Siempre los he evitado en mis lugares de trabajo, y si los frecuento en los
últimos tiempos es debido a una doble lesión que me ha afectado sucesivamente al
tobillo derecho y a la rodilla izquierda. Tendinitis para el tobillo, desgaste
de cartílago para la rodilla: una preciosa formulación simétrica que iguala en
cuanto a pequeñas molestias y dificultades ambas mitades de mi cuerpo. El caso
fue que estaba yo esperando el ascensor en la planta de entrada de mi instituto
cuando un repiqueteo metálico me anunció la llegada de una persona que caminaba
con la ayuda de muletas. Era una alumna a la que no conocía, pero que en
seguida ubiqué como perteneciente a uno de los cursos superiores; por su
expresión preocupada, comprendí que se dirigía a uno de los exámenes finales,
que se estaban realizando esos días. La acompañé (para poner en funcionamiento
el ascensor es necesaria una llave) y en el tránsito hasta el tercer piso me interesé
por el problema que le hacía caminar con tanta dificultad.
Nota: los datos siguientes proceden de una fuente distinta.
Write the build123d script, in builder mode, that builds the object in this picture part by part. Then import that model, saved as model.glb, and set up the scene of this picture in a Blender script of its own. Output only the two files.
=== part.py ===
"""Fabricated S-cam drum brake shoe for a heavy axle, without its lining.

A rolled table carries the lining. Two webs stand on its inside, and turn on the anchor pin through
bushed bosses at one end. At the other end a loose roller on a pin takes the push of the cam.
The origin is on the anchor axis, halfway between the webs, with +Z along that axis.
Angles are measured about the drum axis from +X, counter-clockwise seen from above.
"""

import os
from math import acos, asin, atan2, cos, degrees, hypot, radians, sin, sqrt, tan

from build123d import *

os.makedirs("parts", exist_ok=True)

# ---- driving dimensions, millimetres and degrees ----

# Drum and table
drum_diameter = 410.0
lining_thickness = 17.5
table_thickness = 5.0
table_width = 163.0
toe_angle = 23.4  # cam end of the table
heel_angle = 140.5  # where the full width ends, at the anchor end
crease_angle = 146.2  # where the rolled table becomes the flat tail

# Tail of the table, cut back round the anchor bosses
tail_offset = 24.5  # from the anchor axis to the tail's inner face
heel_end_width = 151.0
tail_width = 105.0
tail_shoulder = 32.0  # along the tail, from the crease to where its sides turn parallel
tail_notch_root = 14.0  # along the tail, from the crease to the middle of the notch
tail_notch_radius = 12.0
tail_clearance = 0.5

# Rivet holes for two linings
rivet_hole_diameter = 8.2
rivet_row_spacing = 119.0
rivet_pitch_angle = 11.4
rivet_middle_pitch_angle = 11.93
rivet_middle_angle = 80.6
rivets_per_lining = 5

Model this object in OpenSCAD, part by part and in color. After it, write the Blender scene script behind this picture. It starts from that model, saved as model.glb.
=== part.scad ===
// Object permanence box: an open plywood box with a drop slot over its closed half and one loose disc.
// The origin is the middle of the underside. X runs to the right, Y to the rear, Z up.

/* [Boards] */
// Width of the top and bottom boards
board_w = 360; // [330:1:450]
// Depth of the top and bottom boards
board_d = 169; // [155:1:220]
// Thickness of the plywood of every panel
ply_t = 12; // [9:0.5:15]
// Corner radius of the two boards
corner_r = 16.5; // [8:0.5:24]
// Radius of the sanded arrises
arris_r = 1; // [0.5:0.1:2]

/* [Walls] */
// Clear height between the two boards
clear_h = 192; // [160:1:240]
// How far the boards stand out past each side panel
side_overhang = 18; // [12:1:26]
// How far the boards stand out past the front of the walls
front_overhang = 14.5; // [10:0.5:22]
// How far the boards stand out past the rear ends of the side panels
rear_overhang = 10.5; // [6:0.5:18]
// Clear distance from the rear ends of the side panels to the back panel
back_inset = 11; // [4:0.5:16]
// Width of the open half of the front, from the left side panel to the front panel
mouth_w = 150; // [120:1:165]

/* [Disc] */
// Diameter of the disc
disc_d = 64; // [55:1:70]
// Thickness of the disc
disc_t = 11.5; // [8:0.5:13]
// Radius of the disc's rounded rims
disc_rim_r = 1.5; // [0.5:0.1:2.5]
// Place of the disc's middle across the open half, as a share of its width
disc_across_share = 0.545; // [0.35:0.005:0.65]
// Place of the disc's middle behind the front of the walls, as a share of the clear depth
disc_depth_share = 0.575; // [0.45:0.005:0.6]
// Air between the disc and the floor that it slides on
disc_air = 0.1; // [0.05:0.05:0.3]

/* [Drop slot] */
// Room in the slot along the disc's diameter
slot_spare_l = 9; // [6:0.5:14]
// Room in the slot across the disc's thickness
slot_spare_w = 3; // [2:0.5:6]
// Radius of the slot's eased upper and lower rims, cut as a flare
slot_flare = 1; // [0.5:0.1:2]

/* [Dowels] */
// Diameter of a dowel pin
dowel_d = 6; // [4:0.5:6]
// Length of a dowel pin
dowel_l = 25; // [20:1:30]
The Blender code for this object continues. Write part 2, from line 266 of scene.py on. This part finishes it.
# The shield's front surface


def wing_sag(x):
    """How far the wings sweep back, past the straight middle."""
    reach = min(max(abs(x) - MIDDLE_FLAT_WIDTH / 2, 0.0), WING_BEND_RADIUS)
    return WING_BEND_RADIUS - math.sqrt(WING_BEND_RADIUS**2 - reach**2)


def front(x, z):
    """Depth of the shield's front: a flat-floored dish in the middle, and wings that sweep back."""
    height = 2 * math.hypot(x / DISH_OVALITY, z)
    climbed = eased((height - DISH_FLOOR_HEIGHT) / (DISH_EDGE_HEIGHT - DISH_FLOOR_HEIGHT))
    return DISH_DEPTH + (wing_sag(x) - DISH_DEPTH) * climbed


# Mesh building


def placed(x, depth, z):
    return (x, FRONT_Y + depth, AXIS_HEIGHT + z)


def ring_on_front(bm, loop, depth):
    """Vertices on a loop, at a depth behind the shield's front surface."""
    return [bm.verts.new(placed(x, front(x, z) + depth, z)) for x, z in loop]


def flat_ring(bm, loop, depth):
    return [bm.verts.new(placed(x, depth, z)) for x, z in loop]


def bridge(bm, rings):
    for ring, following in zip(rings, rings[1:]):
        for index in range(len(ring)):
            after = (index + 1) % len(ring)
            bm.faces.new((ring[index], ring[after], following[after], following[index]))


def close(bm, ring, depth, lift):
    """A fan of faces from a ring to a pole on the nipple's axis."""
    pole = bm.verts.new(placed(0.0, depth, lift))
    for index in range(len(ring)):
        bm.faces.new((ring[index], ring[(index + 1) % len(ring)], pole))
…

–Tengo una tendinitis –me explicó la muchacha, sonriendo por
primera vez. Se la veía aliviada desde que sabía que iba a llegar a tiempo a su
examen.
Le conté que yo también había tenido una el curso anterior y
que aún me resentía de ella, pero que mi actual problema era el cartílago
desgastado.
–Oh, yo no tengo cartílago en las rodillas –me respondió con
naturalidad.
Me dio las gracias y se alejó a buen ritmo hacia su aula, con un
manejo de las muletas que denotaba una experiencia considerable. Ignoro cuánto
rato me quedé detenida frente al ascensor. Aquella muchacha a la que yo sacaba
una larga ristra de años había volatilizado con sus problemas físicos cualquier
atisbo de lamento por mi parte. Me pareció que en el pasillo de bachillerato se
materializaba la figura del sabio venido a menos, recolectando con el espinazo
doblado restos vegetales que cualquier otro rechazaría sin dudar. Los versos
del gran Calderón resonaron en mis oídos: “…que
otro sabio iba cogiendo / las hierbas que él arrojó”. A veces, los clásicos
se parecen mucho a la vida. ¿O será más bien al revés?